Trent Reznor and Atticus Ross are back to score, of course, and the film’s original compositions are just as interesting as the Smiths tapes – though they can hardly be called music. At the film’s most intense moments, the killer seems to hear a low buzzing and crunching in the background, perhaps the “diesel grind” he describes in the mornings of Berlin and Damascus, perhaps the pure background noise of his own mind as his internal monologue gives way. The Killer is a film about a man falling back on his habits and learning what they’re really worth, so this would make sense. The grinding rises to its loudest and most rhythmic during his encounter with the brute (Sala Baker), one of the best, longest and most exhausting fight scenes of the year, and that’s including some stiff competition from almost every scene in John Wick: Chapter 4.

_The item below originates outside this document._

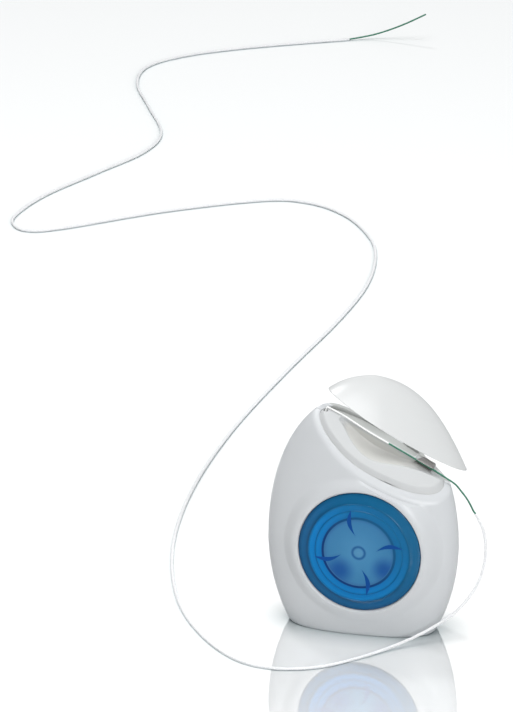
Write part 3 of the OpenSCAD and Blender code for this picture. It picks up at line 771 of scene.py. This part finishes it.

The brute is the one who raped the killer’s girlfriend, a fact the film makes explicit more than once. Sexual assault hangs over the film, not this one example of rape-as-torture, but as a general possibility, a fact of life, one of the extremes of human behavior that form the borders of the killer’s ethics-free worldview, much like the murder he regularly engages in.
Audiences’ relationship to sex in film has become weird and maladaptive lately, primarily because it’s been sucked out of so many mainstream movies for so long, but this is a great example of how it can add to a film. Sex is constantly on the killer’s mind, but as a social and bodily function to be leveraged for his work, never as needs that he, as a human being himself, has – the lyric “I am human and I need to be loved” playing just before he misses his shot is obviously no coincidence. His girlfriend, whom he’s rampaging across the U.S. in vengeance for, is mostly absent, tucked away in a supposedly safe modern Dominican mansion that they seem fine returning to at the film’s end. It adds so much to this portrait of desensitization and isolation, which he asserts is by his own choice, that he could withdraw and live indefinitely with his girlfriend whenever he chooses.
The Killer is available to stream on Netflix.